What you will do:
Report how many lines of the listing below include the word "slide". Give nothing but the number.

Information provided:
++++++++

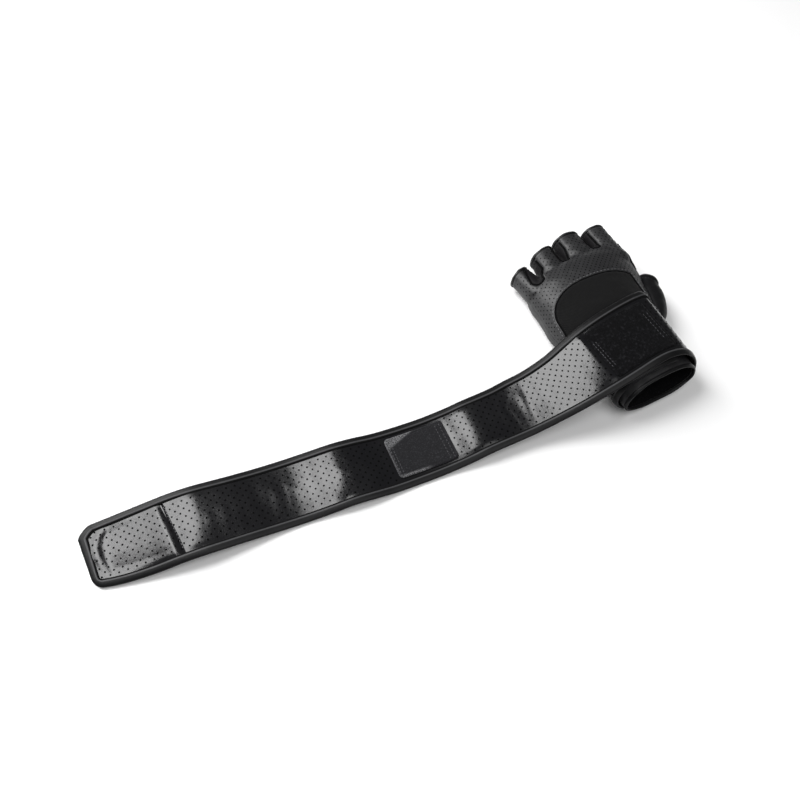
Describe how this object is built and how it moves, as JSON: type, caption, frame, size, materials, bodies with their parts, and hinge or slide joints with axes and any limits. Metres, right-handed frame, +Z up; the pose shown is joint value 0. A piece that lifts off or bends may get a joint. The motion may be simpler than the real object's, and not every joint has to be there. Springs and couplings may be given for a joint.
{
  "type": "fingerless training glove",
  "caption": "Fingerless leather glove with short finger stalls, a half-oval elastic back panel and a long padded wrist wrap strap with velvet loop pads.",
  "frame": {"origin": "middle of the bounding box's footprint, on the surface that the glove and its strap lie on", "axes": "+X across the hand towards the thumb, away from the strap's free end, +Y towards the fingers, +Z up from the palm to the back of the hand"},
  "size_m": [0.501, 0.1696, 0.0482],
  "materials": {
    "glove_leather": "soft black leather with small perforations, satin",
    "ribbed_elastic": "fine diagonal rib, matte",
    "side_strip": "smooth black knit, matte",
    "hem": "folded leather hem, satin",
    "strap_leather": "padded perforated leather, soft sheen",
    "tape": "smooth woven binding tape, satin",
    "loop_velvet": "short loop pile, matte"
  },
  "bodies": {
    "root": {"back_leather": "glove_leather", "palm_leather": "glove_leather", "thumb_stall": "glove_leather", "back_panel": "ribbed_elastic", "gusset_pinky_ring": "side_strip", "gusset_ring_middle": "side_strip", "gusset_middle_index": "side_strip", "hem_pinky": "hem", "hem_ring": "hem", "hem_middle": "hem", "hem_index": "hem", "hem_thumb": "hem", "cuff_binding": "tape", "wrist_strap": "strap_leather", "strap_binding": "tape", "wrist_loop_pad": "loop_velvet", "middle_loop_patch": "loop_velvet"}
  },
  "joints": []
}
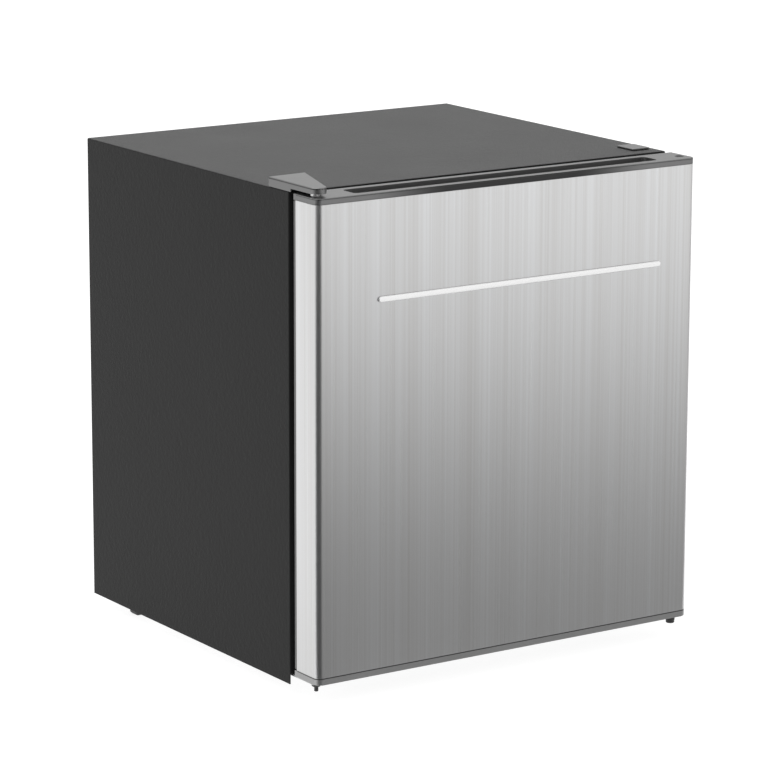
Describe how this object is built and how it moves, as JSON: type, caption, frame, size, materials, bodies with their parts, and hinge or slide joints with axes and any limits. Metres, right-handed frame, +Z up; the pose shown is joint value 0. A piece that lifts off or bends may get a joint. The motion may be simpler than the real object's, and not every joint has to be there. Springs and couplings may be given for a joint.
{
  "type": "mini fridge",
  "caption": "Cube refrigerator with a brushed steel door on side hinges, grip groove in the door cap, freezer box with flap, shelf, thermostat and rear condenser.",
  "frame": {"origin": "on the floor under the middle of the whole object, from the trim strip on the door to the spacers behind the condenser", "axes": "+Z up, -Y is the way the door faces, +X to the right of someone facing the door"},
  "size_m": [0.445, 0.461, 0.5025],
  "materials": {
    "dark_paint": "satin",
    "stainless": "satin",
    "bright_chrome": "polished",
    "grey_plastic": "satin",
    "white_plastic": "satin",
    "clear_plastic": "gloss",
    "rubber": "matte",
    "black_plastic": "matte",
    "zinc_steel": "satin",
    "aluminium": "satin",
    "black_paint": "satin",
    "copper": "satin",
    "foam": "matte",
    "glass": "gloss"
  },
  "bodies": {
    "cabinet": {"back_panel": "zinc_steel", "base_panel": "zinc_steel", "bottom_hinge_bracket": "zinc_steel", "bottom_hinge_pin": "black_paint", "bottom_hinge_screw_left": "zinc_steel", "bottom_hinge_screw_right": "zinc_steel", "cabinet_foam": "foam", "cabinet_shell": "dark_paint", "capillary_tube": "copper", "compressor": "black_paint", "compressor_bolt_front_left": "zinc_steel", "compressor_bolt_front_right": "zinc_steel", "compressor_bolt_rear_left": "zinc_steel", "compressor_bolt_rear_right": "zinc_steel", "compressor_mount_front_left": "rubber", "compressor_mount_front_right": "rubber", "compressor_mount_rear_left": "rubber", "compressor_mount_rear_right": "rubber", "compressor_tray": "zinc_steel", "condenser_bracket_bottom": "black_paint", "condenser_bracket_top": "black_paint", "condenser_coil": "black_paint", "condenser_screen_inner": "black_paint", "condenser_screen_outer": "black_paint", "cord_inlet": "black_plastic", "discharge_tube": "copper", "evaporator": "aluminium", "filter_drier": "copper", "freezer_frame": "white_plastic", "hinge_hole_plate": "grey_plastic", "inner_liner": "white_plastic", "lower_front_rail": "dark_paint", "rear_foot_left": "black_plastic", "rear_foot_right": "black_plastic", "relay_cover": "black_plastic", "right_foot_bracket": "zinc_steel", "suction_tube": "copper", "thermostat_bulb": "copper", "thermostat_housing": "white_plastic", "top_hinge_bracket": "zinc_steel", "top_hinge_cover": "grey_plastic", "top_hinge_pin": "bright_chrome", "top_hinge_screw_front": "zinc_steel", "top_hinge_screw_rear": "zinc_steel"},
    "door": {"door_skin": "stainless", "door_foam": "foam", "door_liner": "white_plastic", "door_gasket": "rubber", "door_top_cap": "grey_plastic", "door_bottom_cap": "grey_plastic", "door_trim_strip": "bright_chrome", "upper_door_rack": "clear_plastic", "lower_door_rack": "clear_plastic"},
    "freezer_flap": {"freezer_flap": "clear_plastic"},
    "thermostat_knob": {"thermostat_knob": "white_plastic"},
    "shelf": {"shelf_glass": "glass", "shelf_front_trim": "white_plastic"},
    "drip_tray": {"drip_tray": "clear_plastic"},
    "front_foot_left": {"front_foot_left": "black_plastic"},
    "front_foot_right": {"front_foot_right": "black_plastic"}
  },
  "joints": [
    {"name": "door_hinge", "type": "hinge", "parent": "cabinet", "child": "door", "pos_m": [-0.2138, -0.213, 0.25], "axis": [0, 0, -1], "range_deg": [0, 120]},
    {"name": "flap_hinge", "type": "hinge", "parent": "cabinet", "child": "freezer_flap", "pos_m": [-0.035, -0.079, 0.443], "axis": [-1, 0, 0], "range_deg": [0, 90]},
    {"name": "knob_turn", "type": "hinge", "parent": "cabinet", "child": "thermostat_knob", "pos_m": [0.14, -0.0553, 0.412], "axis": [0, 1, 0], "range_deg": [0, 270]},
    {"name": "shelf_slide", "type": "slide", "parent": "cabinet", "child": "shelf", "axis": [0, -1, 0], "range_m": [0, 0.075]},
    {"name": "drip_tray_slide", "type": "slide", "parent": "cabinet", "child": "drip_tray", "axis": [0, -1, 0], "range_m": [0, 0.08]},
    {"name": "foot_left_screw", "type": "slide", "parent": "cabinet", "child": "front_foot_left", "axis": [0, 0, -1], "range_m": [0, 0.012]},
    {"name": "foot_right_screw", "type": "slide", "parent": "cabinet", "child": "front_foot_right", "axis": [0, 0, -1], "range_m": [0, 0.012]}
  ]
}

++++++++

Problem solution:
6